迫る「金利のある世界」追加利上げで住宅ローン金利上昇か 「家計全般の見直し必要」

AI要約

日銀の利上げによる影響として、住宅ローン金利の引き上げが最大の逆風となる見込み。

住宅ローンは固定型と変動型に分かれ、金利引き上げで逆風が吹く見込み。

利上げによるプラス面もあり、円高で輸入価格の低下や銀行預金の金利上昇が期待される。

迫る「金利のある世界」追加利上げで住宅ローン金利上昇か 「家計全般の見直し必要」

日銀が利上げを進めることで、生活にもさまざまな影響が出てきそうだ。家計にとって最大の逆風となりそうなのが、住宅ローン金利の引き上げだ。専門家からは「金利のある世界」の本格的な到来に備え、家計全般の見直しが必要と指摘する声も上がる。

■新金利適用は年明け以降

住宅ローンは一定期間または完済まで金利が変わらない「固定型」と、半年ごとに金利を見直す「変動型」に大別される。超低金利環境が長く続き、金利引き下げ競争が激化したことで、利用者の7割超を占める変動型は金利の下限が0・3%前後と歴史的な低水準となっている。

各行は日銀の短期金利を参考に住宅ローンの基準金利を決める。そこから、個人の信用情報などを基に一定の利率が引き下げられ、適用金利が決まる。例えば、基準金利が年2・475%で引き下げ幅が2%なら適用金利は0・475%だ。

住宅ローン比較診断サービス「モゲチェック」運営会社MFSの塩沢崇取締役は今回の追加利上げで9月に各行の基準金利が引き上げられ、新金利が適用されるのは来年1~6月と見込む。

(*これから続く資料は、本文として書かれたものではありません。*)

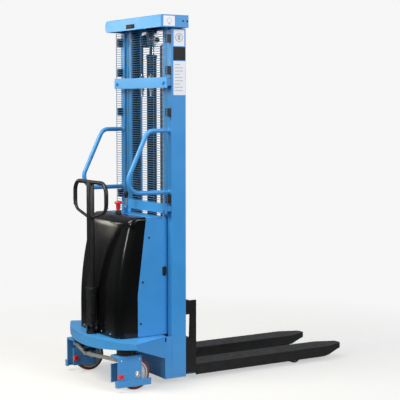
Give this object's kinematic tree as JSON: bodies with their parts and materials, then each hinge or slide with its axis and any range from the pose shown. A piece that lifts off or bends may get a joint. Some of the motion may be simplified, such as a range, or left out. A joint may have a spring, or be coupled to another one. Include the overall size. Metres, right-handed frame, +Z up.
{
  "type": "walkie stacker",
  "caption": "Pedestrian stacker: two-stage mast with chain lift, straddled pallet forks, steered twin casters, hinged tiller, grab handles and a wire guard.",
  "frame": {"origin": "on the floor, in the middle of the truck's overall length and width", "axes": "+X to the truck's right seen from behind, +Y towards the fork tips, +Z up"},
  "size_m": [0.84, 1.6879, 2.08],
  "materials": {
    "blue_paint": "smooth powder coat, light blue, semi-gloss",
    "black_cover": "gloss black moulded shell",
    "black_plastic": "satin black moulding",
    "guard_wire": "light blue coated wire",
    "black_paint": "satin black paint",
    "battery_case": "dark moulded battery case",
    "cast_metal": "as-cast light alloy",
    "oil_tank": "translucent white moulded tank",
    "hose_rubber": "black hydraulic hose",
    "bright_steel": "zinc-plated steel",
    "nylon": "natural nylon",
    "black_steel": "blackened steel",
    "red_plastic": "red moulding",
    "chromed_rod": "hard-chromed ground rod",
    "chain_steel": "oiled leaf chain",
    "roller_steel": "turned steel",
    "tiller_black": "semi-gloss black paint",
    "link_steel": "grey zinc-plated steel",
    "wheel_tread": "red-brown polyurethane tread"
  },
  "bodies": {
    "root": {"outer_mast_left": "blue_paint", "outer_mast_right": "blue_paint", "base_frame": "blue_paint", "support_leg_left": "blue_paint", "support_leg_right": "blue_paint", "chassis_plate": "blue_paint", "chassis_skirt": "blue_paint", "anchor_beam": "blue_paint", "lower_guard_beam": "blue_paint", "side_panel_left": "blue_paint", "side_panel_right": "blue_paint", "top_panel": "blue_paint", "rear_cover": "black_cover", "cover_fasteners": "black_plastic", "grab_handle_left": "blue_paint", "grab_handle_right": "blue_paint", "mesh_guard": "guard_wire", "guard_clips": "black_plastic", "cylinder_barrel": "black_paint", "cylinder_gland": "black_paint", "battery": "battery_case", "motor": "black_paint", "pump_block": "cast_metal", "oil_tank": "oil_tank", "controller": "black_plastic", "hydraulic_hose": "hose_rubber", "chain_anchors": "bright_steel", "guide_pads": "nylon", "steering_bearings": "black_steel", "load_roller_axles": "bright_steel", "estop_base": "red_plastic", "chain_rear_strands": "chain_steel"},
    "inner_mast": {"inner_mast": "blue_paint", "mast_crosshead": "blue_paint", "pulley_bracket": "black_paint", "piston_rod": "chromed_rod", "chain_wraps": "chain_steel", "chain_front_strands": "chain_steel"},
    "pulleys": {"chain_pulleys": "roller_steel"},
    "mast_rollers": {"mast_rollers": "roller_steel"},
    "carriage": {"carriage_frame": "black_paint", "fork_left": "black_paint", "fork_right": "black_paint"},
    "carriage_rollers_lower": {"carriage_rollers_lower": "roller_steel"},
    "carriage_rollers_upper": {"carriage_rollers_upper": "roller_steel"},
    "steering": {"steering_column": "black_steel"},
    "tiller": {"tiller_base": "tiller_black", "tiller_arm": "tiller_black"},
    "tie_rod_left": {"tie_rod_left": "link_steel"},
    "tie_rod_right": {"tie_rod_right": "link_steel"},
    "caster_left": {"caster_fork_left": "blue_paint"},
    "caster_right": {"caster_fork_right": "blue_paint"},
    "steer_wheel_left": {"steer_wheel_left": "wheel_tread"},
    "steer_wheel_right": {"steer_wheel_right": "wheel_tread"},
    "brake_pedal_left": {"brake_pedal_left": "red_plastic"},
    "brake_pedal_right": {"brake_pedal_right": "red_plastic"},
    "load_roller_left": {"load_roller_left": "wheel_tread"},
    "load_roller_right": {"load_roller_right": "wheel_tread"},
    "estop_button": {"estop_button": "red_plastic"},
    "lift_lever": {"control_lever": "black_plastic"}
  },
  "joints": [
    {"name": "mast_lift", "type": "slide", "parent": "root", "child": "inner_mast", "axis": [0, 0, 1], "range_m": [0, 1.45], "deforming": ["chain_rear_strands"]},
    {"name": "carriage_lift", "type": "slide", "parent": "inner_mast", "child": "carriage", "axis": [0, 0, 1], "range_m": [0, 1.45], "deforming": ["chain_front_strands"]},
    {"name": "pulley_turn", "type": "hinge", "parent": "inner_mast", "child": "pulleys", "pos_m": [0, -0.391, 1.955], "axis": [1, 0, 0], "range_deg": [0, 2430]},
    {"name": "mast_roller_turn", "type": "hinge", "parent": "inner_mast", "child": "mast_rollers", "pos_m": [0, -0.387, 0.118], "axis": [1, 0, 0], "range_deg": [0, 2265]},
    {"name": "lower_roller_turn", "type": "hinge", "parent": "carriage", "child": "carriage_rollers_lower", "pos_m": [0, -0.387, 0.192], "axis": [1, 0, 0], "range_deg": [0, 2975]},
    {"name": "upper_roller_turn", "type": "hinge", "parent": "carriage", "child": "carriage_rollers_upper", "pos_m": [0, -0.387, 0.5], "axis": [1, 0, 0], "range_deg": [-2975, 0]},
    {"name": "tiller_steer", "type": "hinge", "parent": "root", "child": "steering", "pos_m": [0, -0.792, 0.24], "axis": [0, 0, 1], "range_deg": [-40, 40]},
    {"name": "tiller_tilt", "type": "hinge", "parent": "steering", "child": "tiller", "pos_m": [0, -0.792, 0.325], "axis": [1, 0, 0], "range_deg": [0, 75], "stiffness_Nm_per_rad": 90},
    {"name": "tie_rod_right_turn", "type": "hinge", "parent": "steering", "child": "tie_rod_right", "pos_m": [0, -0.83, 0.17], "axis": [0, 0, 1], "range_deg": [-40, 40]},
    {"name": "caster_right_swivel", "type": "hinge", "parent": "root", "child": "caster_right", "pos_m": [0.285, -0.721, 0.23], "axis": [0, 0, 1], "range_deg": [-40, 40]},
    {"name": "steer_wheel_right_spin", "type": "hinge", "parent": "caster_right", "child": "steer_wheel_right", "pos_m": [0.285, -0.671, 0.09], "axis": [1, 0, 0], "continuous": true},
    {"name": "brake_pedal_right_press", "type": "hinge", "parent": "caster_right", "child": "brake_pedal_right", "pos_m": [0.3345, -0.759, 0.09], "axis": [1, 0, 0], "range_deg": [0, 10]},
    {"name": "load_roller_right_spin", "type": "hinge", "parent": "root", "child": "load_roller_right", "pos_m": [0.195, 0.488, 0.04], "axis": [1, 0, 0], "continuous": true},
    {"name": "tie_rod_left_turn", "type": "hinge", "parent": "steering", "child": "tie_rod_left", "pos_m": [0, -0.83, 0.17], "axis": [0, 0, 1], "range_deg": [-40, 40]},
    {"name": "caster_left_swivel", "type": "hinge", "parent": "root", "child": "caster_left", "pos_m": [-0.285, -0.721, 0.23], "axis": [0, 0, 1], "range_deg": [-40, 40]},
    {"name": "steer_wheel_left_spin", "type": "hinge", "parent": "caster_left", "child": "steer_wheel_left", "pos_m": [-0.285, -0.671, 0.09], "axis": [1, 0, 0], "continuous": true},
    {"name": "brake_pedal_left_press", "type": "hinge", "parent": "caster_left", "child": "brake_pedal_left", "pos_m": [-0.2355, -0.759, 0.09], "axis": [1, 0, 0], "range_deg": [0, 10]},
    {"name": "load_roller_left_spin", "type": "hinge", "parent": "root", "child": "load_roller_left", "pos_m": [-0.195, 0.488, 0.04], "axis": [1, 0, 0], "continuous": true},
    {"name": "estop_press", "type": "slide", "parent": "root", "child": "estop_button", "axis": [0, 0, -1], "range_m": [0, 0.005]},
    {"name": "lift_lever_tilt", "type": "hinge", "parent": "root", "child": "lift_lever", "pos_m": [-0.055, -0.534, 0.992], "axis": [1, 0, 0], "range_deg": [-15, 15], "stiffness_Nm_per_rad": 1.5}
  ],
  "couplings": [
    {"joint": "carriage_lift", "follows": "mast_lift", "ratio": 1},
    {"joint": "pulley_turn", "follows": "mast_lift", "rad_per_m": 29.155},
    {"joint": "mast_roller_turn", "follows": "mast_lift", "rad_per_m": 27.174},
    {"joint": "lower_roller_turn", "follows": "mast_lift", "rad_per_m": 35.714},
    {"joint": "upper_roller_turn", "follows": "mast_lift", "rad_per_m": -35.714},
    {"joint": "tie_rod_right_turn", "follows": "tiller_steer", "ratio": -1},
    {"joint": "caster_right_swivel", "follows": "tiller_steer", "ratio": 1},
    {"joint": "tie_rod_left_turn", "follows": "tiller_steer", "ratio": -1},
    {"joint": "caster_left_swivel", "follows": "tiller_steer", "ratio": 1}
  ]
}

MFSの試算では元本3500万円、適用金利0・5%の変動型住宅ローンを借りている場合、仮に適用金利が0・5%上昇すると月の返済額は約8千円も増える。

■円高なら恩恵も

利上げが進むことによるプラス面もある。日米金利差の縮小が意識され、為替が円高方向に振れれば、輸入に頼る食料品やガソリンの価格低下も期待される。また、銀行預金の金利が上がれば、利息収入は増える。